China has signed a $31bn currency swap agreement with Australia, a step towards boosting the renminbi’s profile in developed markets.

Beijing has established nearly 20 bilateral swap lines over the past four years, but Australia ranks as the biggest economy yet to sign such a deal, which analysts said could give a shot in the arm to Beijing’s goal of internationalising its currency.

While central banks normally use swaps to provide liquidity to each other in the event of a financial crisis, China has been using them to lay the groundwork for the renminbi’s slow march into global markets.

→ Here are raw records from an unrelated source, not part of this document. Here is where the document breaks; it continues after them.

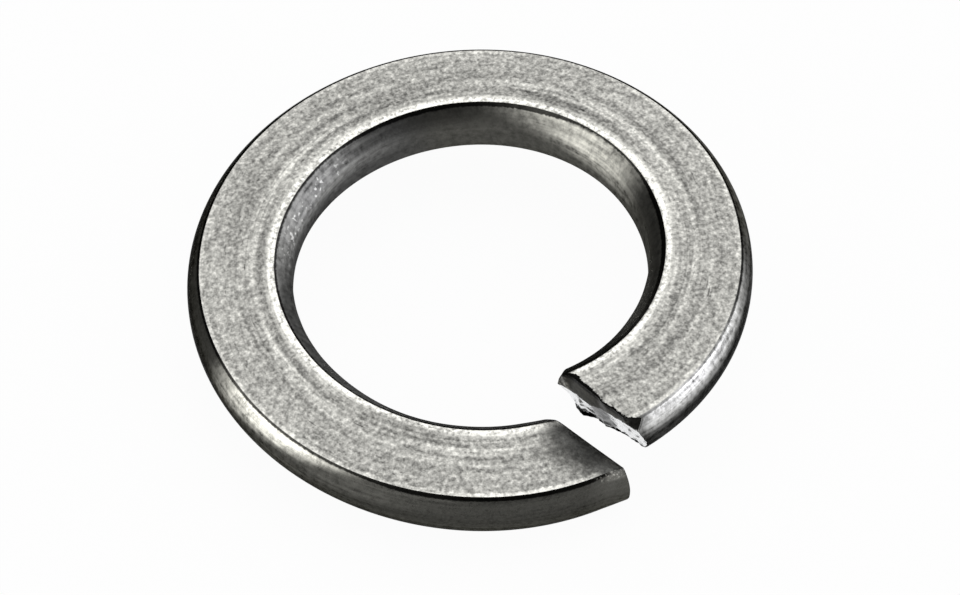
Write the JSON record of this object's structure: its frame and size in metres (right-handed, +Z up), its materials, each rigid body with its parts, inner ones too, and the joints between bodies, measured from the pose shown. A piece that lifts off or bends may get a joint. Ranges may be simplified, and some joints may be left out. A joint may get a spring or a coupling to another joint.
{
  "type": "spring lock washer",
  "caption": "Split spring lock washer: one left-hand turn of flattened round wire with a slanted cut, which grips under the head of an M8 screw.",
  "frame": {"origin": "on the bore axis, level with the lowest point of the washer", "axes": "+Z up along the bore axis, towards the screw's head; the cut faces -Y, with the low end on its -X side and the high end on its +X side"},
  "size_m": [0.0134, 0.0135, 0.0032],
  "materials": {
    "spring_steel": "satin, with a fine grain from rolling"
  },
  "bodies": {
    "root": {"spring_lock_washer": "spring_steel"}
  },
  "joints": []
}
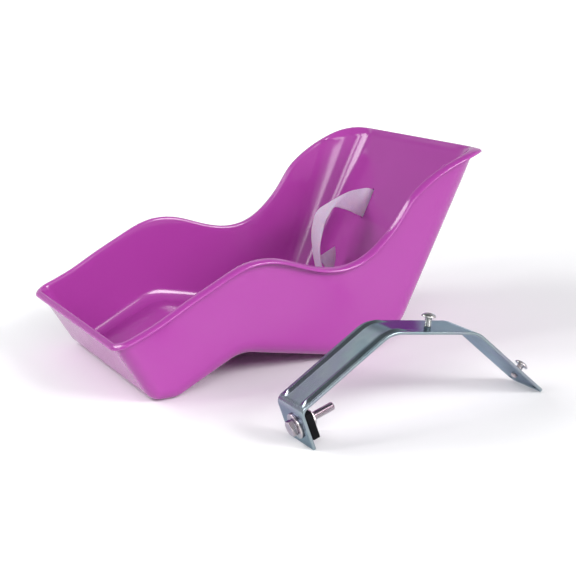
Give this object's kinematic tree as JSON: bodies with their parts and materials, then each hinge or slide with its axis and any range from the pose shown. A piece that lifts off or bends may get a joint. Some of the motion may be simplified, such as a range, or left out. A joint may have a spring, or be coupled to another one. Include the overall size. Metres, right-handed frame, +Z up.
{
  "type": "doll bicycle seat with mounting bracket",
  "caption": "Moulded plastic doll seat with a footwell and a waist strap, and the bent steel bracket with clamp and screws that hangs it on a bicycle.",
  "frame": {"origin": "on the flat bottom of the footwell, in the seat's plane of symmetry", "axes": "+X from the footwell to the backrest, +Z up, the seat's plane of symmetry is parallel to XZ"},
  "size_m": [0.3225, 0.3455, 0.1482],
  "materials": {
    "purple_plastic": "glossy moulded, slightly see-through magenta purple",
    "white_webbing": "soft woven white",
    "zinc_steel": "bright bluish zinc plate",
    "black_plastic": "matt black"
  },
  "bodies": {
    "seat": {"seat_shell": "purple_plastic", "waist_strap": "white_webbing"},
    "bracket": {"mounting_bracket": "zinc_steel"},
    "bolt": {"clamp_bolt": "zinc_steel", "clamp_washer": "zinc_steel"},
    "block": {"clamp_block": "black_plastic", "clamp_nut": "zinc_steel"},
    "screw_top": {"seat_screw_top": "zinc_steel"},
    "screw_end": {"seat_screw_end": "zinc_steel"}
  },
  "joints": [
    {"name": "bracket_lift", "type": "slide", "parent": "seat", "child": "bracket", "axis": [0, 0, 1], "range_m": [0, 0.12]},
    {"name": "bolt_turn", "type": "hinge", "parent": "bracket", "child": "bolt", "pos_m": [0.03904, -0.22392, 0.01237], "axis": [-0.9634, 0, -0.268], "range_deg": [0, 3600]},
    {"name": "block_travel", "type": "slide", "parent": "bracket", "child": "block", "axis": [0.9634, 0, 0.268], "range_m": [0, 0.0101]},
    {"name": "screw_top_travel", "type": "slide", "parent": "bracket", "child": "screw_top", "axis": [0.1927, 0, 0.9813], "range_m": [-0.0062, 0.0035]},
    {"name": "screw_end_travel", "type": "slide", "parent": "bracket", "child": "screw_end", "axis": [0.7091, 0, 0.7051], "range_m": [-0.0062, 0.0035]}
  ],
  "couplings": [
    {"joint": "block_travel", "follows": "bolt_turn", "m_per_rad": 0.00015915}
  ]
}
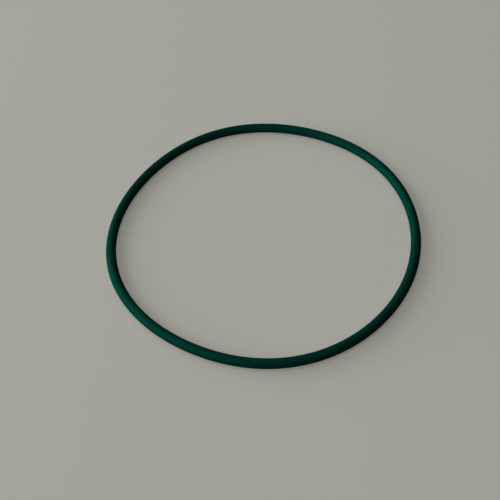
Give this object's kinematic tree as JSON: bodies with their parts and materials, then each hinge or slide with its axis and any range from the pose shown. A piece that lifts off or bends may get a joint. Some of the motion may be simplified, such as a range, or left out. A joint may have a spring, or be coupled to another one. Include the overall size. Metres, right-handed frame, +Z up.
{
  "type": "o-ring",
  "caption": "Endless rubber sealing ring of round section, moulded in one piece and lying flat.",
  "frame": {"origin": "centre of the ring, on the plane that it lies on", "axes": "+Z up along the ring's axis; +X to the right and +Y away from the viewer in the picture"},
  "size_m": [0.0964, 0.0966, 0.003],
  "materials": {
    "green_rubber": "dull satin, as moulded, dark blue-green"
  },
  "bodies": {
    "root": {"o_ring": "green_rubber"}
  },
  "joints": []
}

In announcing the Rmb200bn/A$30bn ($31bn) deal, the Reserve Bank of Australia said: “The main purposes of the swap agreement are to support trade and investment between Australia and China, particularly in local-currency terms, and to strengthen bilateral financial co-operation.”

It added that there were “increasing opportunities available to settle trade between the two countries in Chinese renminbi and to make renminbi-denominated investments”.

China now has more than Rmb1.5tn in swap lines with other central banks, but they have largely been symbolic. Only Hong Kong, the hub of offshore renminbi trading, has had to activate its swap with China, doing so briefly in 2010 when it faced a renminbi squeeze.

Nevertheless, the symbolic steps are beginning to add up to something bigger, according to Shen Jianguang, an economist with Mizuho Securities in Hong Kong.

“It’s quite significant. They haven’t had agreements with such advanced economies. This will gain momentum,” he said.

There has been talk in the market that the Bank of England and the Bank of Japan could soon be in line for currency swaps with China.

Building up a global pool of renminbi is proving a challenge for China. The currency is only permitted to flow out of the country through tightly controlled channels, mainly trade.

The settlement of trade deals in renminbi grew swiftly from a low base over the past two years, but it has appeared to run out of steam in recent months and offshore renminbi deposits have declined.

Some economists say that until China takes bolder steps to open its capital account, allowing freer currency flows across its borders, the project of renminbi internationalisation will not fulfil its promise.

China’s deal with Australia also underscores the close economic ties between the two countries.

China is Australia’s biggest trading partner and the main market for it exports of iron, coal and gas. Figures released by the government on Wednesday showed China had consumed a little more than quarter of Australia’s total resource and energy exports in the 2011 financial year.

Andrew Skinner, head of global trade and receivables finance at HSBC Australia, said the agreement was a “sensible and logical” progression of Australia’s relationship with China.

“It’s a big step forward in formalising the internationalisation of the renminbi,” he said. “It will help a lot of people get more comfortable using the currency knowing that these sorts of arrangements are in place.”